All About Geocaching?
It doesn't come easy wonders: "While surfing the net, I ran across this commentary on Geocaching by Erin Joyce. My wife is keen on trying Geocaching one of these days and I began to wonder if anyone on Slashdot participates in this pastime? If you do, what do you use (equipment-wise) and what's your opinion on the sport?"
Nifty little FAQ right here.
Personally, I think it's fun, except when I see a lot of people walking noisily to a location, with a handheld GPS out in the open, etc. The idea is to be circumspect and enjoy the environment or the weird urban places you visit, not how quickly you can cross a cache off your list as a hit. And when you're obvious about it, people who aren't geocachers might go looking for the cache and destroy it or walk off with it. It happens a lot.

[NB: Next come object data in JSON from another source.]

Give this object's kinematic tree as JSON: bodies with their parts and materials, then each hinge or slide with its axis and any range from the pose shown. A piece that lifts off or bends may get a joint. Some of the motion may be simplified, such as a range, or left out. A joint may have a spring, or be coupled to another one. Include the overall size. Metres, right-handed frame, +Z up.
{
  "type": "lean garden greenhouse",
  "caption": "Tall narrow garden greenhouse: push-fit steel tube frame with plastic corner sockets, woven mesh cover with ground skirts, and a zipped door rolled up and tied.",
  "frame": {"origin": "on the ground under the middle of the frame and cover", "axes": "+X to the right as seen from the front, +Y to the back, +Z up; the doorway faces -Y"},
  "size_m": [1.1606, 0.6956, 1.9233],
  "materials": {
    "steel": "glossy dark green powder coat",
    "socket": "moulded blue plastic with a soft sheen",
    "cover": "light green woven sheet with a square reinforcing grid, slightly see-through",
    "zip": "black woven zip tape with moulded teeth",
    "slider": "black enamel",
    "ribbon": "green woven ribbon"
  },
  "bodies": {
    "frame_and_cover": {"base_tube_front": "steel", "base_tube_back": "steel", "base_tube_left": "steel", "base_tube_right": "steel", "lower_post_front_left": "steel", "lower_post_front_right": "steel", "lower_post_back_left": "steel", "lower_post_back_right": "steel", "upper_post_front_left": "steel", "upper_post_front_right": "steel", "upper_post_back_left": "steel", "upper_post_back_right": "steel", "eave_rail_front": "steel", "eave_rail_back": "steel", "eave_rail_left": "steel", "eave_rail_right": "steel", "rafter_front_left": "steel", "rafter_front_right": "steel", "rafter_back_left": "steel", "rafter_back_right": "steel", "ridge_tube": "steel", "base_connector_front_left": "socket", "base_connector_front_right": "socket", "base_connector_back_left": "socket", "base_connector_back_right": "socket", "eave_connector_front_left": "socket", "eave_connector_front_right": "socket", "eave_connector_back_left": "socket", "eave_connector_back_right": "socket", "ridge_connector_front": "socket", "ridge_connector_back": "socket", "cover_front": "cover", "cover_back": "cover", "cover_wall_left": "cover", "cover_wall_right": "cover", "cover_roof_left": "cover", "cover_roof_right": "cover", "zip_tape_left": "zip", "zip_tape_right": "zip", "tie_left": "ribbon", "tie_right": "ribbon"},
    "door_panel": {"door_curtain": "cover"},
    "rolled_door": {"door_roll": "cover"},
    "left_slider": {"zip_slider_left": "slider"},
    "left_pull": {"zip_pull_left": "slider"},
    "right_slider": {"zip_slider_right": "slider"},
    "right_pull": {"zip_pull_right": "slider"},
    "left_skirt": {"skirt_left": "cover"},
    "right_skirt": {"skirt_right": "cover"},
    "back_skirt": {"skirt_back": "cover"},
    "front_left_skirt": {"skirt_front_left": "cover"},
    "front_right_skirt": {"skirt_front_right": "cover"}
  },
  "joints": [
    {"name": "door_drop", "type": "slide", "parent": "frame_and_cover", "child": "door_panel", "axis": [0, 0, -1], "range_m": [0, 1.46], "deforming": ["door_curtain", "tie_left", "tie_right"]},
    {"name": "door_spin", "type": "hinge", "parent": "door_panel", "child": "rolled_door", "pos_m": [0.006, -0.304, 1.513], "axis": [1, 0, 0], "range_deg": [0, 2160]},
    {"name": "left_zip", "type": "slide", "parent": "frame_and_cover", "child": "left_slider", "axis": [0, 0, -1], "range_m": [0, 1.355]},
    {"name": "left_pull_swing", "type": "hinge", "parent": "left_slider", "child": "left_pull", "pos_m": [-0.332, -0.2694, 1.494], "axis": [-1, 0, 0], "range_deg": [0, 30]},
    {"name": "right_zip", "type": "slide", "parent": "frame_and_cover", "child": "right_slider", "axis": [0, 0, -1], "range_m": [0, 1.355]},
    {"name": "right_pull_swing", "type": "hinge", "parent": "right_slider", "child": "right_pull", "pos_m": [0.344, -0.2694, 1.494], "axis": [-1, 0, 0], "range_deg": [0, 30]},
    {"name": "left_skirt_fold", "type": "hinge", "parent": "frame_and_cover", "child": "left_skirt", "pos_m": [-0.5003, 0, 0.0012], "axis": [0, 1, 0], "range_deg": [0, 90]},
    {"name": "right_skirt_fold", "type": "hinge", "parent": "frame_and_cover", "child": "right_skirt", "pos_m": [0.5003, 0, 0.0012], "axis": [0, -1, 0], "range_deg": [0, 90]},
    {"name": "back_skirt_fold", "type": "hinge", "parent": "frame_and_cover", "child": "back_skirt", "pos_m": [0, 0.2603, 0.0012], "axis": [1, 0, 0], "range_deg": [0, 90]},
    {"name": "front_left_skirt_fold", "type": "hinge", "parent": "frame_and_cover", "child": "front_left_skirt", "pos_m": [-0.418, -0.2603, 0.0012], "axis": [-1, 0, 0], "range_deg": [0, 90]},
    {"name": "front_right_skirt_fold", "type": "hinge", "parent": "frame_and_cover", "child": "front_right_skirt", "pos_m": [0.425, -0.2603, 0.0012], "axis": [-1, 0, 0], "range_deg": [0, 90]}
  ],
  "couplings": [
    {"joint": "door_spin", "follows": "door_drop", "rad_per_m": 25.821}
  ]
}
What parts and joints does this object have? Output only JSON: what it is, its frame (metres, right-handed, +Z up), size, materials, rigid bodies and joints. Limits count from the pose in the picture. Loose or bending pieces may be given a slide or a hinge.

My equipment: PocketPC with Bluetooth, NavMan GPS Bluetooth module, iGuidance mapping software for urban/vehicle Geocaching, Maptech Pocket Navigator for foot/bicycle. You want good hiking software; sometimes following coordinates alone can lead you through the bushes, when there was a perfectly good trail coming from the other direction! Depending on your target- boats and folding shovels are optional. Sometimes a calculator is good for finding that next waypoint in some of the more puzzle-style caches; I just keep a copy of DIV calculator on the PDA.
Of course, I'm into the tech- technically, all you need is one of those cheap $50 recievers that gives you your current coordinates, speed and direction. But that's doing it the hard way.
SJW: a person who perceives an injustice, and while correcting it, commits a greater injustice.